On a gay person’s wall, it’s usually information that they would rather keep quiet, or that they would prefer to reveal privately in their own time. Posted on a straight person’s wall, and then seeing the original user comment to strenuously deny this, is usually genuinely insulting to me. It implies that being gay is something like a joke, or that it’s a bad thing to be gay. Considering the other type of posts revolve around anything from the macabre to the downright disgusting, it’s not too hard for it to become insulting very quickly.
For LGBT individuals who are outed by this method, there is a bright side to the prevalence of this type of hack. If you don’t want to come out, it’s very easy to just reply with “oh, I got hacked”. Obviously it’s not a fool-proof system, but it usually gets most of the curious people to back off.
So how can you prevent being accidentally – or purposefully – outed?

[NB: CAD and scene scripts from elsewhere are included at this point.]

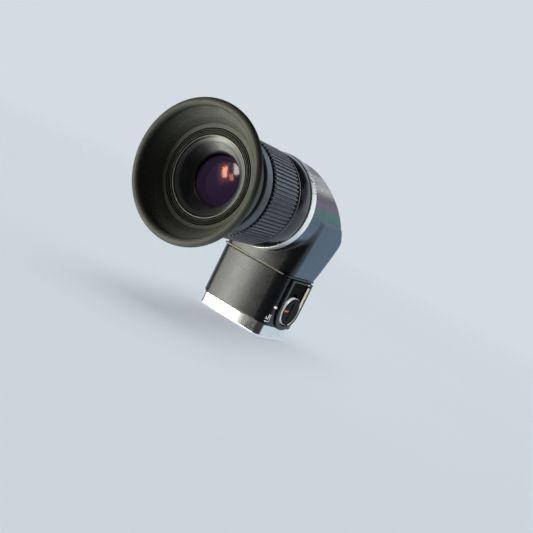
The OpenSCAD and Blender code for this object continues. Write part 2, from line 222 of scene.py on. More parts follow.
def solid(name, sdf, lo, hi, step, sharp=40.0):
    """Mesh of the zero level of a distance function: one point in each crossed cell of a grid between lo
    and hi, moved onto the surface, and one face round each crossed grid edge."""
    axes = [np.arange(lo[i] - 2.5 * step, hi[i] + 2.5 * step, step) for i in range(3)]
    grid = np.meshgrid(*axes, indexing="ij")
    value = sdf(*grid)
    inside = value < 0
    n = [s - 1 for s in value.shape]
    total = np.zeros((*n, 3))
    hits = np.zeros(n)
    edges = []
    for a in range(3):
        first = [slice(None)] * 3
        second = [slice(None)] * 3
        first[a], second[a] = slice(0, -1), slice(1, None)
        first, second = tuple(first), tuple(second)
        crossed = inside[first] != inside[second]
        v0, v1 = value[first], value[second]
        t = np.where(crossed, v0 / np.where(crossed, v0 - v1, 1), 0)
        pos = np.stack([g[first] for g in grid], -1)
        pos[..., a] += t * step
        edges.append((crossed, inside[first]))
        b, c = [i for i in range(3) if i != a]
        for db in (0, 1):
            for dc in (0, 1):
                cut = [slice(None)] * 3
                cut[b], cut[c] = slice(db, db + n[b]), slice(dc, dc + n[c])
                cut = tuple(cut)
                total += pos[cut] * crossed[cut][..., None]
                hits += crossed[cut]
    used = hits > 0
    index = np.full(n, -1)
    index[used] = np.arange(used.sum())
    points = total[used] / hits[used][:, None]
    for _ in range(4):
        g = slope(sdf, points)
        move = (sdf(*points.T) / np.maximum((g * g).sum(1), 0.2))[:, None] * g
        points = points - np.clip(move, -step * 0.6, step * 0.6)
    faces = []
    for a in range(3):
        crossed, solid_first = edges[a]
        b, c = [(1, 2), (2, 0), (0, 1)][a]
        where = np.argwhere(crossed)
        ok = (where[:, b] > 0) & (where[:, c] > 0) & (where[:, b] < n[b]) & (where[:, c] < n[c])
        where = where[ok]
        corners = []
        for db, dc in ((-1, -1), (0, -1), (0, 0), (-1, 0)):
            cell = where.copy()
            cell[:, b] += db
            cell[:, c] += dc
            corners.append(index[cell[:, 0], cell[:, 1], cell[:, 2]])
        quad = np.stack(corners, 1)
        flip = ~solid_first[where[:, 0], where[:, 1], where[:, 2]]
        quad[flip] = quad[flip][:, ::-1]
        faces += quad.tolist()
    return smooth_shade(add_mesh(name, points, faces, sharp), sdf)


def smooth_shade(obj, sdf, widest=32.0):
    """Corner normals from the distance function, so that reflections run without waves. A corner keeps
    its face's own normal where the two differ by more than widest degrees, so hard edges stay hard."""
    mesh = obj.data
    place = np.empty(len(mesh.vertices) * 3)
    mesh.vertices.foreach_get("co", place)
    g = slope(sdf, place.reshape(-1, 3) * 1000)
    g /= np.maximum(np.linalg.norm(g, axis=1), 1e-6)[:, None]
    corner = np.empty(len(mesh.loops), np.int32)
    mesh.loops.foreach_get("vertex_index", corner)
    flat = np.empty(len(mesh.polygons) * 3)
    mesh.polygons.foreach_get("normal", flat)
    size = np.empty(len(mesh.polygons), np.int32)
    mesh.polygons.foreach_get("loop_total", size)
    flat = np.repeat(flat.reshape(-1, 3), size, 0)
    near = (g[corner] * flat).sum(1) > math.cos(math.radians(widest))
    mesh.normals_split_custom_set(np.where(near[:, None], g[corner], flat).tolist())
    return obj


# ------------------------------------------------------------------ materials

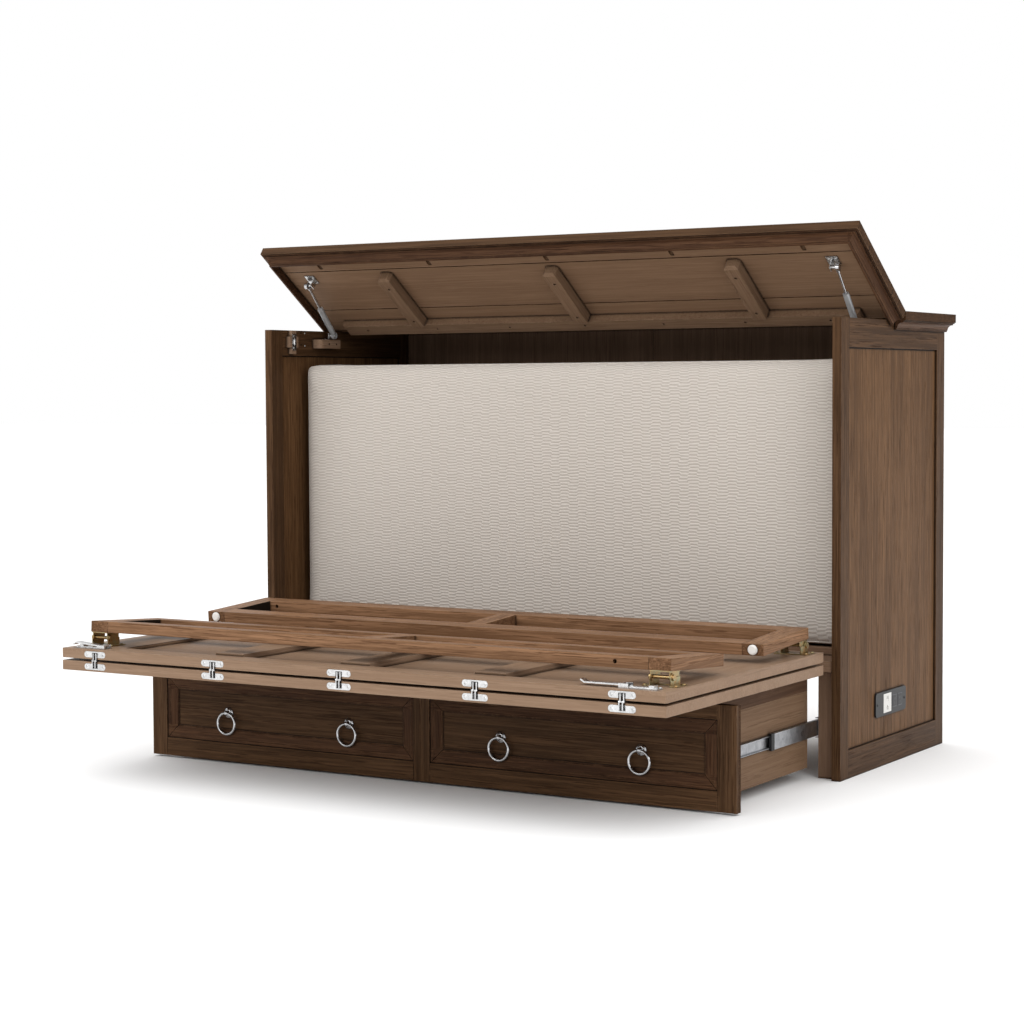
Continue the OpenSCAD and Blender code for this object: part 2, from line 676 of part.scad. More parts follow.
// Latches near the front corners, with a lever each
latch_x = 712;
latch_y = panel_y0 + 26;
latch_pin_x = latch_x - 43;
latch_pin_z = upper_top + 6;
module latch_bodies() color(steel) both() translate([0, latch_y, upper_top]) difference() {
    union() {
        box([latch_x - 33, -13, 0], [latch_x + 38, 13, 2.5]);
        box([latch_x - 26, -8, 0], [latch_x + 30, 8, 4]);
        box([latch_x + 18, -8, 0], [latch_x + 30, 8, 8]);
        for (s = [-1, 1]) translate([0, s * 10.5 - 1.5, 0]) {
            box([latch_pin_x - 5, 0, 0], [latch_x - 26, 3, 9]);
        }
        box([latch_pin_x - 5, -12, 0], [latch_x - 30, 12, 1.5]);
        translate([latch_pin_x, -12, latch_pin_z - upper_top]) rotate([-90, 0, 0]) cylinder(r = 1.5, h = 24);
    }
    for (x = [latch_x - 30, latch_x + 34], y = [-9.5, 9.5])
        translate([x, y, -1]) cylinder(r = 2, h = 5);
}
// The right lever lies inwards; the left one is folded out over its latch
lever_turn = 176;
module latch_lever(a) translate([latch_pin_x, latch_y, latch_pin_z]) rotate([0, a, 0]) difference() {
    union() {
        translate([0, -8.5, 0]) rotate([-90, 0, 0]) cylinder(r = 3.5, h = 17);
        translate([0, 8.5, 0]) rotate([90, 0, 0]) linear_extrude(17)
            polygon([[0, -1.5], [-84, -1.5], [-93.5, 4], [-92, 6.6], [-83.2, 1.5], [0, 1.5]]);
    }
    translate([0, -20, 0]) rotate([-90, 0, 0]) cylinder(r = 1.5 + run_gap, h = 40);
}
module latch_lever_right() color(steel) latch_lever(0);
module latch_lever_left() color(steel) mirror([1, 0, 0]) latch_lever(lever_turn);

// ---- Leg frames: drawn from the pivot, timber along +Y and above it ----
module leg_timber(holes) {
    y0 = -leg_end;
    y1 = leg_len - leg_end;
    z0 = leg_rise;
    z1 = leg_rise + leg_t;
    x1 = leg_frame_w / 2;
    both() box([x1 - leg_w, y0, z0], [x1, y1, z1]);
    difference() {
        for (y = [y0, y1 - leg_w]) box([leg_w - x1, y, z0], [x1 - leg_w, y + leg_w, z1]);
        for (x = holes) translate([x, y0 - 1, (z0 + z1) / 2])
            rotate([-90, 0, 0]) cylinder(r = 4.5, h = leg_w + 2);
    }
    box([-leg_w / 2, y0 + leg_w, z0], [leg_w / 2, y1 - leg_w, z1]);
}
ear_gap = 20;
module leg_ears() both() translate([ear_x, 0, 0]) difference() {
    union() {
        box([-ear_gap - steel_t, -leg_end, leg_rise - steel_t], [ear_gap + steel_t, 34, leg_rise]);
        for (x = [-ear_gap - steel_t, ear_gap]) translate([x, 0, 0]) {
            translate([0, 0, 0]) along_x(0, steel_t, 9);
            box([0, -9, 0], [steel_t, 30, leg_rise]);
        }
    }
    along_x(-40, 40, leg_pin_r + run_gap);
}
module leg_glides() both() translate([ear_x, leg_len - leg_end, leg_rise + leg_t / 2])
    rotate([-90, 0, 0]) {
        cylinder(d = glide_d, h = glide_h / 2);
        cylinder(d = glide_d - 5, h = glide_h);
    }
module front_leg_pose() translate([0, front_leg_y, leg_z]) rotate([-leg_tilt, 0, 0]) children();
module rear_leg_pose() translate([0, rear_leg_y, leg_z]) rotate([leg_tilt, 0, 0])
    mirror([0, 1, 0]) children();
module front_leg_frame() color(walnut) front_leg_pose() leg_timber([626]);
module front_leg_ears() color(zinc) front_leg_pose() leg_ears();
module front_leg_glides() color(ivory) front_leg_pose() leg_glides();
module rear_leg_frame() color(walnut) rear_leg_pose() leg_timber([-680, 680]);
module rear_leg_ears() color(zinc) rear_leg_pose() leg_ears();
module rear_leg_glides() color(ivory) rear_leg_pose() leg_glides();

// Fixed half of a leg bracket: a base with two ears outside the leg's own, and the pin
module leg_bracket() {
    out = ear_gap + steel_t + fine;
    difference() {
        for (s = [-1, 1]) {
            box([s > 0 ? out : -out - 16, -14, -pivot_h], [s > 0 ? out + 16 : -out, 34, -pivot_h + steel_t]);
            translate([s > 0 ? out : -out - steel_t, 0, 0]) {
                box([0, -9, -pivot_h], [steel_t, 30, 0]);
                along_x(0, steel_t, 9);
            }
        }
        for (s = [-1, 1], y = [-8, 26]) translate([s * (out + 10), y, -pivot_h - 1]) cylinder(r = 2.2, h = 5);
    }
    along_x(-out - steel_t - 2, out + steel_t + 2, leg_pin_r);
    for (s = [-1, 1]) translate([s * (out + steel_t + 1.5), 0, 0]) along_x(-1.5, 1.5, 6.5);
    box([-out, 16, -pivot_h], [out, 34, -pivot_h + steel_t]);
}
module leg_brackets() color(zinc) both() translate([ear_x, 0, leg_z]) {
    translate([0, front_leg_y, 0]) leg_bracket();
    translate([0, rear_leg_y, 0]) mirror([0, 1, 0]) leg_bracket();
}

// ---- Drawer ----
module drawer_front() color(walnut) {
    box([-drawer_w / 2, core_y, front_z], [drawer_w / 2, box_y, front_top]);
    difference() {
        box([-drawer_w / 2, drawer_y, front_z], [drawer_w / 2, core_y, front_top]);
        for (s = [-1, 1]) translate([s * half_mid, 0, 0])
            box([-(half_x1 - half_x0) / 2, drawer_y - 1, open_z0],
                [(half_x1 - half_x0) / 2, core_y, open_z1]);
        // joints between the stiles and the rails
        for (x = [-half_x1, -half_x0, half_x0, half_x1])
            box([x - 0.5, drawer_y - 1, front_z - 1], [x + 0.5, drawer_y + 1, front_top + 1]);
    }
}
// One mitred moulding frame: each length slopes down to the panel and is cut at 45 degrees
module mitred_frame(w, h, m, depth) {
    slope = [[0, 0], [m, 0], [m, 1.4], [m - 3, 1.8], [m - 3, 3], [8, 5], [7, depth], [0, depth]];
    module length(len) intersection() {
        linear_extrude(depth + 1) translate([-len / 2, 0]) polygon([[0, 0], [len, 0], [len - m, m], [m, m]]);
        translate([-len / 2 - 1, 0, 0]) rotate([90, 0, 90]) linear_extrude(len + 2) polygon(slope);
    }
    rotate([90, 0, 0]) for (a = [0, 90, 180, 270]) {
        len = a % 180 == 0 ? w : h;
        other = a % 180 == 0 ? h : w;
        rotate([0, 0, a]) translate([0, -other / 2, 0]) length(len - 1.6);
    }
}
module drawer_mouldings() color(walnut) for (s = [-1, 1])
    translate([s * half_mid, core_y, (open_z0 + open_z1) / 2])
        mitred_frame(half_x1 - half_x0 - 2, open_z1 - open_z0 - 2, mould_w - 1, face_t - mould_sink);

module drawer_box() color(painted) {
    both() box([box_w - box_t, box_y, box_z], [box_w, box_y + box_len, box_z + box_h]);
    box([-box_w + box_t, box_y + box_len - box_t, box_z + 13],
        [box_w - box_t, box_y + box_len, box_z + box_h]);
}
module drawer_bottom() color(painted)
    box([-box_w + box_t, box_y, box_z + 7], [box_w - box_t, box_y + box_len, box_z + 13]);
module drawer_bearers() color(dark) both()
    box([box_w - 2 * box_t, box_y + 1, box_z + box_h], [box_w, box_y + box_len, rail_z - 2]);

module ring_posts() color(steel) for (x = ring_xs) translate([x, 0, ring_z]) difference() {
    union() {
        translate([0, core_y, 0]) rotate([90, 0, 0]) cylinder(r = 12, h = 3);
        translate([0, core_y, 0]) rotate([90, 0, 0]) cylinder(r = 4, h = core_y - ring_y);
        translate([0, ring_y, 0]) along_x(-4, 4, eye_wall_r);
    }
    translate([0, ring_y, 0]) along_x(-10, 10, ring_d / 2 + 0.8);
}
module ring_pull(x) color(steel) translate([x, ring_y, ring_z - ring_r]) rotate([90, 0, 0])
    rotate_extrude() translate([ring_r, 0]) circle(d = ring_d);
module ring_pull_1() ring_pull(ring_xs[0]);
module ring_pull_2() ring_pull(ring_xs[1]);
module ring_pull_3() ring_pull(ring_xs[2]);
module ring_pull_4() ring_pull(ring_xs[3]);

// ---- Mattress: three plain slabs, folded like a letter ----
module mattress_slab(n) color(ticking)
    box([-mattress_w / 2, mattress_y + n * (mattress_t + mattress_gap), deck_z],
        [mattress_w / 2, mattress_y + n * (mattress_t + mattress_gap) + mattress_t, deck_z + mattress_h]);
module mattress_front() mattress_slab(0);
module mattress_middle() mattress_slab(1);
module mattress_back() mattress_slab(2);

in_frame() side_frames();
in_frame() side_infills();
in_frame() back_panel();
in_frame() top_rear_board();
in_frame() rear_crown();
in_frame() front_rail();
in_frame() deck();
in_frame() deck_cleats();
in_frame() drawer_fillers();
in_frame() slide_outers();
in_frame() strut_blocks();
in_frame() strut_lower_brackets();
in_frame() catch_blocks();
in_frame() roller_catches();
in_frame() power_plate();
in_frame() power_sockets();
in_frame() platform_hinge_brackets();
in_frame() lid_hinge_fixed();
in_frame() mattress_front();
in_frame() mattress_middle();
in_frame() mattress_back();
in_frame() lid_board();
in_frame() lid_crown();
in_frame() lid_battens();
in_frame() lid_strut_brackets();
in_frame() lid_hinge_leaves();
in_frame() strut_cylinder_left();
in_frame() strut_cylinder_right();
in_frame() strut_rod_left();
in_frame() strut_rod_right();
in_frame() slide_middle_left();
in_frame() slide_middle_right();
in_frame() lower_panel();
in_frame() lower_panel_face();
in_frame() platform_hinge_arms();
in_frame() fold_hinges_lower();
in_frame() upper_panel();
in_frame() upper_panel_battens();
in_frame() fold_hinges_upper();
in_frame() leg_brackets();
in_frame() latch_bodies();
in_frame() latch_lever_left();
in_frame() latch_lever_right();
in_frame() front_leg_frame();
in_frame() front_leg_ears();
in_frame() front_leg_glides();
in_frame() rear_leg_frame();
in_frame() rear_leg_ears();
in_frame() rear_leg_glides();
in_frame() drawer_front();
in_frame() drawer_mouldings();
in_frame() drawer_box();
in_frame() drawer_bottom();
in_frame() drawer_bearers();
in_frame() slide_inners();
in_frame() ring_posts();
in_frame() ring_pull_1();
in_frame() ring_pull_2();
in_frame() ring_pull_3();
in_frame() ring_pull_4();
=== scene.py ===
import math

import bmesh
import bpy
from mathutils import Matrix, Vector, noise


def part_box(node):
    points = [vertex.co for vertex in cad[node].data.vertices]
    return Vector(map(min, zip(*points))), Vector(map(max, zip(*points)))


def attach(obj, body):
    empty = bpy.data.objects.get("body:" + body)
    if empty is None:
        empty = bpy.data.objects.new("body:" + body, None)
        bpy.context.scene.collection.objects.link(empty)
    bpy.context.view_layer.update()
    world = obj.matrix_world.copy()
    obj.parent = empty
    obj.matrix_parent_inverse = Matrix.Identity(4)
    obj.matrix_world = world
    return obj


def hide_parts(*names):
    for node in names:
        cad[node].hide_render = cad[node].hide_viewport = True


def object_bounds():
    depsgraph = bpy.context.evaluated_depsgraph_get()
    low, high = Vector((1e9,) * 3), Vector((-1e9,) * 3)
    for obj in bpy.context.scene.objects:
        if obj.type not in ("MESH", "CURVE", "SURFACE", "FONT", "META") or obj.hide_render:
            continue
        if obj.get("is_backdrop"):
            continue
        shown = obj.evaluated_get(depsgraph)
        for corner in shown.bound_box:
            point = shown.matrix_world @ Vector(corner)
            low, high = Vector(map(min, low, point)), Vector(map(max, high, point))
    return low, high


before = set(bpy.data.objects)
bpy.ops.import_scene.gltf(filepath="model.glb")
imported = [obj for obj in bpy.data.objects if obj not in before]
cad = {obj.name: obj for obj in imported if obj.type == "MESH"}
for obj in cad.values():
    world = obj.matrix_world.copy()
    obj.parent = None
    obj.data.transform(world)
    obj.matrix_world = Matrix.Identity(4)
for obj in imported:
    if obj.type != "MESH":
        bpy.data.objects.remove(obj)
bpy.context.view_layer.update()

# ---------------------------------------------------------------------------
# Side frames: the two ends of the cabinet, each a frame of solid timber with
# full-height stiles and a rail between them at top and bottom. Open-grained
# wood, stained dark walnut under a satin lacquer, with lightly rubbed edges.


def put(tree, kind, feeds=None, **facts):
    """Adds a node. feeds maps an input's name or place to a value or to the output that feeds it."""
    made = tree.nodes.new(kind if "Node" in kind else "ShaderNode" + kind)
    for key, value in facts.items():
        setattr(made, key, value)
    for key, value in (feeds or {}).items():
        if isinstance(value, bpy.types.NodeSocket):
            tree.links.new(value, made.inputs[key])
        else:
            made.inputs[key].default_value = value
    return made


def sum_of(tree, operation, a, b=0.0, c=0.0, clamp=False):
    return put(tree, "Math", {0: a, 1: b, 2: c}, operation=operation, use_clamp=clamp).outputs[0]


def shade(tree, factor, a, b, how="MIX"):
    made = put(tree, "Mix", {0: factor, 6: a, 7: b}, data_type="RGBA", blend_type=how)
    return made.outputs[2]


def spread(tree, value, low, high, to_low=0.0, to_high=1.0):
    return put(tree, "MapRange", {0: value, 1: low, 2: high, 3: to_low, 4: to_high}).outputs[0]


def speckle(tree, vector, scales, detail, rough=0.55, twist=0.0):
    stretched = put(tree, "Mapping", {0: vector, 3: scales})
    made = put(tree, "TexNoise", {"Vector": stretched.outputs[0], "Scale": 1.0, "Detail": detail,
                                  "Roughness": rough, "Distortion": twist})
    return made.outputs[0]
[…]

Well, make sure that anyone who is likely to add you to a group that would let others know about your orientation knows that the group’s privacy setting should be set to “private” – this means that only members can see and post in the group, and that nobody outside the group can see it. “Open” groups can be seen and joined by anyone, and “closed” groups can be seen by anyone but require an invite to join. If the group prefers to be “open”, then go to your Timeline and delete the post saying you’ve joined it. That should stop people from seeing it.
There are security settings on status updates that can block certain people from seeing updates while still keeping them as Facebook friends. These can be accessed by clicking the “lock” icon when posting.
In terms of “frapes”, I’m afraid the only advice I can give you is to not leave your Facebook open or signed in unattended – particularly in places like Internet Cafés and libraries, but even leaving your laptop in a room with your friends might end up with you having a few unexpected posts. This should stop anyone from posting on your behalf.
Just remember to read up on security on Facebook if you want to keep something secret. Not fully understanding how to use certain settings could possibly result in an unwanted situation otherwise. Obviously I'm not saying that you should stay in the closet, but if you're not comfortable with coming out then this is for you.